Die Schnur muß von der Kaufspule "abrollen" (die Spule dreht sich)
Falsch wäre wenn sie so abspult wie von der Stationärrolle beim Wurf (Spule steht)
den Fehler #q hab ich vor 30 Jahren (hab ich angefangen zu angeln)auch immer gemacht 
und mich gewundert das die Schnur runtergesprungen ist von der Rolle und bei anderen nicht 
bis mirs einer erklärt hat 

Jens


----------



## zanderzone (12. September 2008)

*AW: 4 Fragen für den Anfang*



Gewässerschreck schrieb:


> Ich verstehe zwar Sinn und zweck von diesem System, aber es gefällt mir bis jetzt nicht wirklich. Es gibt nicht zufällig eine Alternative dafür?
> Diese Stopperschnur ist auch alles andere als flexibel, oder?
> Also 1x montiert, muss ich das Schnurstück bei einem neuen Versuch vorher komplett kappen, oder nicht?
> Zumindest wenn ich tiefer kommen will als bisher...
> Ansonsten hab ich die Stopperschnur so fest zugezogen wie ich konnte und auch möglichst knapp die Enden abgeschnitten.


 
Moinsen!!

Wenn ich auf Zander oder Hecht angel, dann verwende ich immer eine Laufpose! Ist die beste möglichkeit! Du musst den Stopper nicht so fest bolzen, dass Du Ihn nicht mehr bewegen kannst! Natürlich muss er so fest gezogen werden, dass er sich nicht von alleine verschiebt, aber sonst kannst Du ihn ganz normal verschieben.. Und Du kannst ihn auch ruhig mit auf die Rolle spullen vor dem Auswerfen!! Das dürfte auch kein Problem sein!!


----------



## fantazia (12. September 2008)

*AW: 4 Fragen für den Anfang*

Zum Punkt mit der Schnur.Entweder ist die Schnur ******** oder du ahst sie nicht lange genug ruhen lassen.Wenn ich nee Rolle neu bespule lasse ich die erstmal paar Tage auf der Rolle bevor ich angeln gehe.Spult man nee Schnur frisch auf und geht sofort angeln hat man oft Probs.


----------



## Gewässerschreck (18. September 2008)

*AW: 4 Fragen für den Anfang*

N'Abend zusammen,

ich war grade shoppen. :q
So toll wurde ich noch nirgendwo beraten und bedient wie heute, aber der Reihe nach.
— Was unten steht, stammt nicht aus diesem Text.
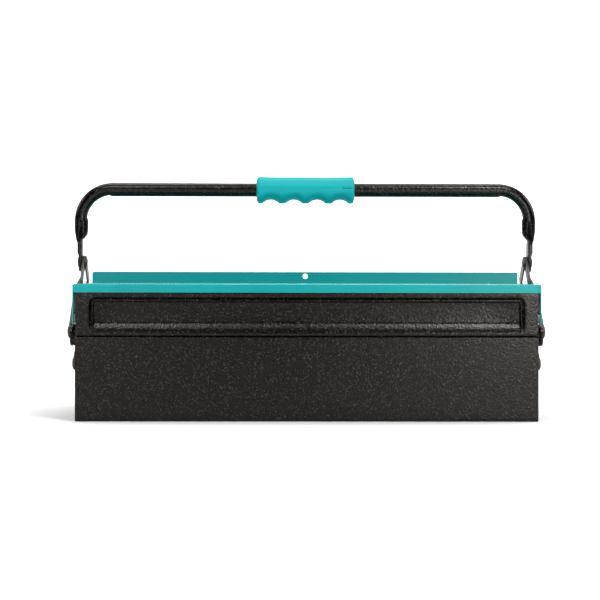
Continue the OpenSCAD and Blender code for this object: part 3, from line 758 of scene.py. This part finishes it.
def soft_copy(node, width, finish, along_x=False):
    bm = bmesh.new()
    bm.from_mesh(frame["nodes"][node].data)
    bmesh.ops.remove_doubles(bm, verts=bm.verts, dist=1e-6)
    bmesh.ops.dissolve_limit(bm, angle_limit=math.radians(0.6), verts=bm.verts, edges=bm.edges)
    edges = [e for e in bm.edges
             if len(e.link_faces) == 2 and e.calc_face_angle(0) > math.radians(sharp_edge)]
    if along_x:
        edges = [e for e in edges if abs(e.verts[0].co.x - e.verts[1].co.x) > long_edge * MM]
    made = bmesh.ops.bevel(bm, geom=edges, offset=width * MM, offset_type="OFFSET", segments=2, profile=0.5,
                           affect="EDGES", clamp_overlap=True, material=-1)
    # the middle one of three values keeps every vertex inside the CAD's box
    for vert in bm.verts:
        vert.co = Vector(sorted(trio)[1] for trio in zip(cad_low, vert.co, cad_high))
    # 1 on the bevels, where the finishes mix in the worn coat and a painted highlight
    bevel_mark = bm.loops.layers.float.new("edge_wear_and_highlight")
    for face in made["faces"]:
        for loop in face.loops:
            loop[bevel_mark] = 1.0
    body = next(b for b, nodes in frame["record"]["behaviour"]["bodies"].items() if node in nodes)
    piece = make_piece(node + "_soft", bm, finish, body, [node], sharp=40)
    weighted = piece.modifiers.new("even_shading", "WEIGHTED_NORMAL")
    weighted.keep_sharp = True

print("bevels of", cut_bevel, tub_bevel, plate_bevel, "and", ring_bevel, "mm")

# %% Give every CAD part its finish
slot_finish = {"black_coat": black_coat, "teal_coat": teal_coat, "grip_plastic": teal_plastic,
               "link_steel": link_steel, "pivot_steel": plated_steel}
for entry in frame["record"]["subparts"]:
    node, slot = entry["node"], entry["material_slot"]
    finish = slot_finish[slot]
    part = frame["nodes"][node]
    part.data.materials.clear()
    part.data.materials.append(finish)
    if slot in ("link_steel", "teal_coat"):
        soft_copy(node, cut_bevel, finish)
    elif node == "base_tub":
        soft_copy(node, tub_bevel, finish, along_x=True)
    elif "end_" in node:
        soft_copy(node, plate_bevel, finish)
    elif "washers" in node or "spacers" in node:
        soft_copy(node, ring_bevel, finish)
print(len(frame["nodes"]), "CAD parts finished")
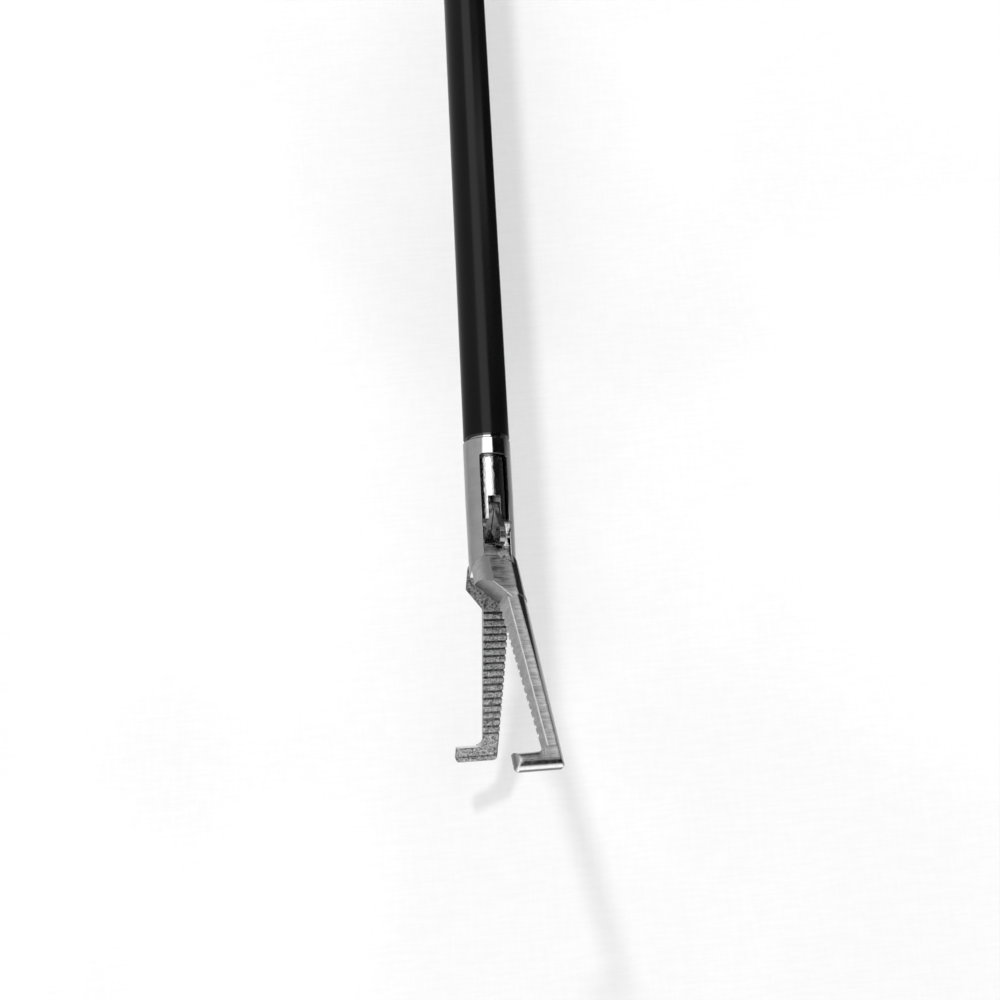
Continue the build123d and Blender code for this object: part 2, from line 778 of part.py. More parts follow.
# Handle cover: upper half of the barrel
with BuildPart() as handle_cover:
    add(revolve(barrel_blank(0).sketch, axis=Axis.Y, mode=Mode.PRIVATE))
    with BuildSketch(boss_plane):
        Circle(contact_boss)
    extrude(amount=-barrel_radius)
    with Locations(upper_half):
        Box(80, 80, 2 * barrel_radius, align=(Align.CENTER, Align.CENTER, Align.MAX), mode=Mode.SUBTRACT)
    add(handle_cavity.part, mode=Mode.SUBTRACT)
    with BuildSketch(grip_plane):
        with Locations(*screw_places):
            Circle(screw_radius + seat_gap)
    extrude(amount=barrel_radius, mode=Mode.SUBTRACT)
    with BuildSketch(grip_plane.offset(screw_seat)):
        with Locations(*screw_places):
            Circle(screw_head + running_gap)
    extrude(amount=barrel_radius, mode=Mode.SUBTRACT)
handle_cover.part.label = "handle_cover"

# Cover screws
with BuildPart() as cover_screws:
    with BuildSketch(grip_plane.offset(-screw_depth)):
        with Locations(*screw_places):
            Circle(screw_radius)
    extrude(amount=screw_depth + screw_seat)
    with BuildSketch(grip_plane.offset(screw_seat)):
        with Locations(*screw_places):
            Circle(screw_head)
    extrude(amount=screw_head_height)
cover_screws.part.label = "cover_screws"

# Thumb lever: ring, arm and the fork that moves the rod
with BuildPart() as thumb_lever:
    with BuildSketch(grip_plane) as lever_plan:
        with Locations((thumb_x, thumb_y)):
            SlotOverall(thumb_hole_length + 2 * ring_wall, thumb_hole_width + 2 * ring_wall)
        with BuildLine():
            Polyline(
                (barrel_radius + 7, ball_y + 1),
                (thumb_x - 20, thumb_y - 18),
                (thumb_x - 6, thumb_y - 10),
                (thumb_x - 12, thumb_y + 4),
                (3 * barrel_radius, ball_y + 2 * lever_back),
                (barrel_radius + 7, ball_y + lever_back),
                close=True,
            )
        make_face()
        corners = lever_plan.vertices().filter_by(lambda v: barrel_radius + 8 < v.X < thumb_x - 6)
        fillet(corners, arm_corner)
        with Locations((thumb_x, thumb_y)):
            SlotOverall(thumb_hole_length, thumb_hole_width, mode=Mode.SUBTRACT)
    extrude(amount=ring_half, both=True)
    rims = thumb_lever.edges().filter_by(
        lambda e: abs(abs(grip_plane.to_local_coords(e.center()).Z) - ring_half) < 0.01
    )
    fillet(rims, ring_edge)
    with BuildSketch(grip_plane):
        with BuildLine():
            Polyline(
                (lever_drop + 1, ball_y - lever_hub_radius + 1),
                (barrel_radius + 8, ball_y + 1),
                (barrel_radius + 10, ball_y + lever_back),
                (lever_drop - 2, ball_y + lever_hub_radius - 0.6),
                close=True,
            )
        make_face()
        with Locations((lever_drop, ball_y)):
            Circle(lever_hub_radius)
        with Locations((lever_drop / 2 - fork_height / 2, ball_y)):
            Rectangle(lever_drop + fork_height, 2 * (ball_radius + fork_wall))
        with Locations((lever_drop, ball_y)):
            Circle(lever_pin_radius + running_gap, mode=Mode.SUBTRACT)
        with Locations((-fork_height, ball_y)):
            Rectangle(2 * (fork_height + ball_radius + 0.3), 2 * (ball_radius + running_gap), mode=Mode.SUBTRACT)
    extrude(amount=lever_half, both=True)
    with BuildSketch(grip_plane):
        with Locations((-fork_height, ball_y - fork_wall - ball_radius)):
            Rectangle(2 * (fork_height + rod_radius + fork_swing + 0.3), 2 * fork_wall + 1)
    extrude(amount=rod_radius + 0.3, both=True, mode=Mode.SUBTRACT)
thumb_lever.part.label = "thumb_lever"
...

Ich habe mir als Matchroute eine "Browning Waggler Match 6/12g" geholt. Dazu eine Browning Rolle mit 18er Schnur (die ich nicht selber aufgewickelt habe...), die Rolle nennt sich "Black Magic BM820FD/M". 

Passt das zum Fischen mit Pose?
Die Rute wiegt jedenfalls so gar nix & hat jetzt das niedrigste Wurfgewicht in meiner "Sammlung". Bin gespannt, was damit so geht in Bezug auf die Wurfweite.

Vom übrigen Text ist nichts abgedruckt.